On Wed, Sep 14, 2011 at 09:02:42AM -0400, shawn wilson wrote:
> On Sep 14, 2011 8:51 AM, "Robert Parker" <rlp1938@gmail.com> wrote:
> > What's wrong with dd if=/dev/zero of=/dev/sdX for SSDs?
>
> Well, I remember hearing that data is recoverable to some degree unless the
> media is destroyed. Is there no trace of a bit being stored after it is 0'd
> out on an ssd?

With regards to spinning platters, it's FUD. Today's drive densities are so
great, that there is no room for the actuator to "jitter" the data off the
track, as was problematic with drives in the early '90s and earlier. If the
actuator doesn't put the data _exactly_ where it was last time, you could
suffer data loss. So, writing a single pass of zeros will overwrite every
bit, and there will be no "left-over" data that can be determined as to
what was overwritten.

With SSDs, it's a different story. We've had HDD secure erasing solved for
ages, but SSDs appear to be problematic. The same methods you would use for
securely erasing an HDD should not be the same you use on an SSD (or any
solid state media, such as USB thumb disks for that matter).
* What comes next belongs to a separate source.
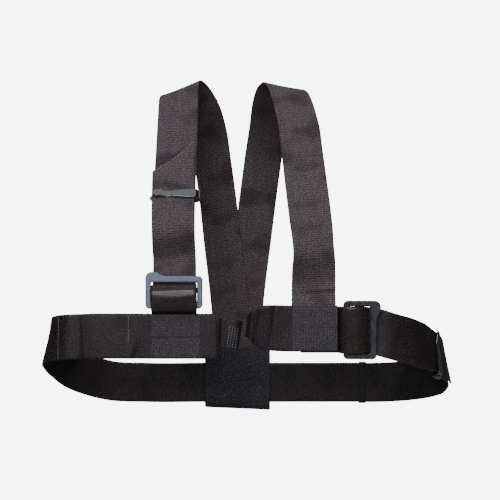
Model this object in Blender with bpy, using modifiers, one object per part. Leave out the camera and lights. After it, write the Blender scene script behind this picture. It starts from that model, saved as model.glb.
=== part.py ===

Ars Technica ran two "Ask Ars" articles that pretty much explain the
problem we are facing with SSDs:


http://arstechnica.com/ask-ars/2011/01/askars-solid-state-drives-and-garbage-collection.ars
http://arstechnica.com/ask-ars/2011/03/ask-ars-how-can-i-safely-erase-the-data-from-my-ssd-drive.ars

> The other thing is ease of use. I'm not going to tell my grandmother 'type
> dd of......' no, not happening. But, 'go get the drill and you should notice
> a circle outlay; you want to drill through the disc a third off center of
> that circle' - that, she can manage just fine.

If your grandmother is running a GNU/Linux desktop, then she should have no
problem pulling up a terminal and typing "dd if=/dev/...". Then again, just
physically bending the platters is enough to prevent every data recovery
organization out there to get to your data, unencrypted or not.